In the remarks to his constituents, Boehner claimed that he's been working for more than a year to try to push immigration reform through the House.
"I've had every brick and bat and arrow shot at me over this issue just because I wanted to deal with it. I didn't say it was going to be easy," he said.
Really? Apparently, the speaker has a generous idea of what it means to "deal with" a subject. President Barack Obama has the same habit, insisting that he has been pushing immigration reform when the only thing he is pushing is the number of deportations.
Once or twice in the last year, Boehner has made a passing reference to the need to tackle immigration. That's leadership lite. At one point, he set out principles that would guide any GOP reform effort. Then, a few days later, he backed off because, he said, Obama couldn't be trusted on immigration.
You're kidding. Activists on the left figured this out some time ago, which explains why there are protesters staging hunger strikes outside the White House gate.

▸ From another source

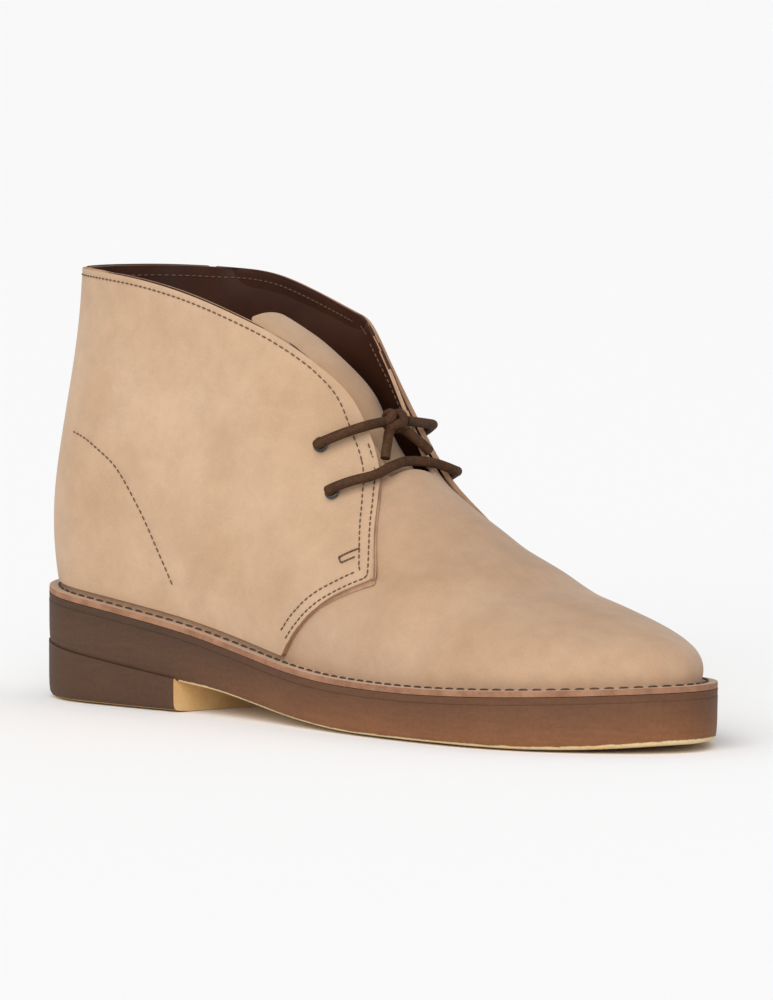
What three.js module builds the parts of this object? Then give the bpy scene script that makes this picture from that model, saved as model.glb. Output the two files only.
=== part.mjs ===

Boehner was correct to note that his fellow Republicans lack courage when the subject turns to immigration. Yet he didn't go far enough in the indictment. Republicans aren't the only ones afraid of passing a meaningful reform that legalizes millions of undocumented immigrants.
Democrats pretend to want reform, but those are just words. They can say whatever they want, because they know Republicans can always be counted on to torpedo any legalization.
In truth, Democrats are just as afraid of immigration reform as Republicans. They realize what former Rep. Rahm Emanuel, D-Ill., understood in 2005, when he lobbied 36 Democrats to support the draconian Border Protection, Anti-Terrorism, and Illegal Immigration Control Act -- better known as "the Sensenbrenner bill" after its primary author, Rep. F. James Sensenbrenner, R-Wis. The bill would have made unauthorized presence in the United States a felony, and criminalized the act of offering charity to the undocumented.
Emanuel understood that if Congress was perceived as being in any way lenient on illegal immigrants, the blame would splatter back on his party. In the view of much of the public, Democrats are the "amnesty party." So, if there ever were another mass legalization, Democrats might get a few minutes of glory but several election cycles worth of grief. This explains why Democrats discreetly helped killed reform efforts in 2006 and 2007.
Even last year's Senate bill, which was passed largely by Democrats with a few Republican votes, isn't lenient. It would double the size of the Border Patrol, and add more border fencing. Those are easy sells. Yet, it is estimated that the measure would provide a shot at legal status to only about half of the 11 million illegal immigrants in the United States.
This week, Boehner denied he had mocked his colleagues, insisting "you only tease the ones you love."
Republicans need to move on. They also need to call the Democrats' bluff, and pass an immigration bill that the opposing party will have to scuttle. That would produce the one thing this debate needs most: clarity.